- _Information shown_
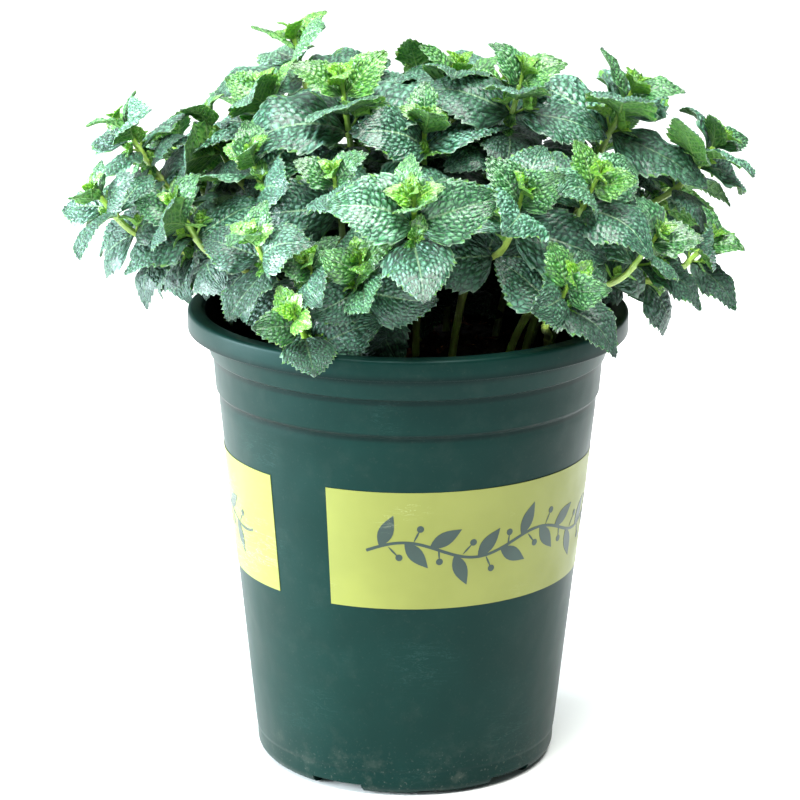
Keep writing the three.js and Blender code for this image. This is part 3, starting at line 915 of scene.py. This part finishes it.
def dress_soil(mix):
    """The top of the potting mix, crumbly and heaped a little, with loose crumbs and chips of bark on it."""
    dice = np.random.default_rng(5)
    radii = np.linspace(0, 1, 54)[1:] ** 0.8 * SOIL_RADIUS
    section = [(0.0, HEAP[1][0])] + [(r, np.interp(r, *HEAP)) for r in radii]
    section = section + [(SOIL_RADIUS, 150.0), (72.2, 149.0), (60.0, 60.0), (0.0, 60.0)]
    points, faces = turned(section[::-1], SOIL_TURNS)
    top = points[:, 2] > SOIL_EDGE - 1
    for i in np.flatnonzero(top):
        x, y, z = points[i]
        edge = 1 - soft_step(66, SOIL_RADIUS, math.hypot(x, y))
        rough = noise.fractal(Vector((x, y, 3.0)) / 9, 1.0, 2.0, 5)
        clods = noise.voronoi(Vector((x, y, 0.0)) / 4.6)[0][0]
        points[i, 2] = z + (1.5 * rough - 1.3 * clods + 0.6) * (0.35 + 0.65 * edge)
    parts = [(points, faces)]
    shades = [np.where(top, 0.2 + 0.3 * dice.random(len(points)), 0.1)]
    for _ in range(CRUMBS):
        r, a = 72 * math.sqrt(dice.random()), dice.uniform(0, 2 * math.pi)
        bark = dice.random() < 0.16
        size = dice.uniform(0.9, 2.0) if bark else dice.uniform(0.5, 1.4)
        stretch = dice.uniform((1.4, 0.7, 0.3), (2.6, 1.1, 0.5)) if bark else (1, 1, 0.8)
        if r + size * stretch[0] > 72.5:
            continue
        corners, sides = hull_faces(rough_lump(dice, size, stretch))
        z = np.interp(r, *HEAP) + dice.uniform(-0.3, 0.7)
        parts.append((corners + [r * math.cos(a), r * math.sin(a), z], sides))
        shades.append(np.full(len(corners), 1.0 if bark else dice.uniform(0.3, 0.75)))
    soil = plain_piece("potting_mix", *gather(parts), mix)
    paint(soil.data, "lump", "POINT", np.repeat(np.concatenate(shades), 4))
    soil.data.set_sharp_from_angle(angle=math.radians(45))
    settle(soil, "potting_mix", "soil")


# ---- Finishes ----


def tone(r, g, b):
    """A colour as it looks on a screen, 0 to 255, turned into the shader's linear one."""
    shares = [c / 255 for c in (r, g, b)]
    return (*(c / 12.92 if c <= 0.04045 else ((c + 0.055) / 1.055) ** 2.4 for c in shares), 1.0)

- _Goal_
Repeat the material in full, exactly as it stands.

- _Result of the task_
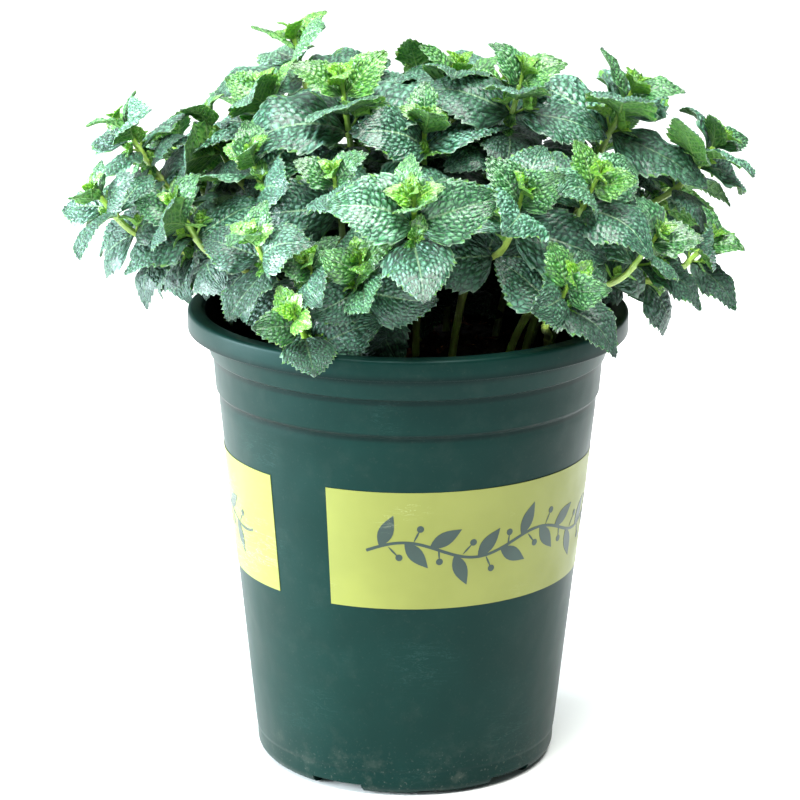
Keep writing the three.js and Blender code for this image. This is part 3, starting at line 915 of scene.py. This part finishes it.
def dress_soil(mix):
    """The top of the potting mix, crumbly and heaped a little, with loose crumbs and chips of bark on it."""
    dice = np.random.default_rng(5)
    radii = np.linspace(0, 1, 54)[1:] ** 0.8 * SOIL_RADIUS
    section = [(0.0, HEAP[1][0])] + [(r, np.interp(r, *HEAP)) for r in radii]
    section = section + [(SOIL_RADIUS, 150.0), (72.2, 149.0), (60.0, 60.0), (0.0, 60.0)]
    points, faces = turned(section[::-1], SOIL_TURNS)
    top = points[:, 2] > SOIL_EDGE - 1
    for i in np.flatnonzero(top):
        x, y, z = points[i]
        edge = 1 - soft_step(66, SOIL_RADIUS, math.hypot(x, y))
        rough = noise.fractal(Vector((x, y, 3.0)) / 9, 1.0, 2.0, 5)
        clods = noise.voronoi(Vector((x, y, 0.0)) / 4.6)[0][0]
        points[i, 2] = z + (1.5 * rough - 1.3 * clods + 0.6) * (0.35 + 0.65 * edge)
    parts = [(points, faces)]
    shades = [np.where(top, 0.2 + 0.3 * dice.random(len(points)), 0.1)]
    for _ in range(CRUMBS):
        r, a = 72 * math.sqrt(dice.random()), dice.uniform(0, 2 * math.pi)
        bark = dice.random() < 0.16
        size = dice.uniform(0.9, 2.0) if bark else dice.uniform(0.5, 1.4)
        stretch = dice.uniform((1.4, 0.7, 0.3), (2.6, 1.1, 0.5)) if bark else (1, 1, 0.8)
        if r + size * stretch[0] > 72.5:
            continue
        corners, sides = hull_faces(rough_lump(dice, size, stretch))
        z = np.interp(r, *HEAP) + dice.uniform(-0.3, 0.7)
        parts.append((corners + [r * math.cos(a), r * math.sin(a), z], sides))
        shades.append(np.full(len(corners), 1.0 if bark else dice.uniform(0.3, 0.75)))
    soil = plain_piece("potting_mix", *gather(parts), mix)
    paint(soil.data, "lump", "POINT", np.repeat(np.concatenate(shades), 4))
    soil.data.set_sharp_from_angle(angle=math.radians(45))
    settle(soil, "potting_mix", "soil")


# ---- Finishes ----


def tone(r, g, b):
    """A colour as it looks on a screen, 0 to 255, turned into the shader's linear one."""
    shares = [c / 255 for c in (r, g, b)]
    return (*(c / 12.92 if c <= 0.04045 else ((c + 0.055) / 1.055) ** 2.4 for c in shares), 1.0)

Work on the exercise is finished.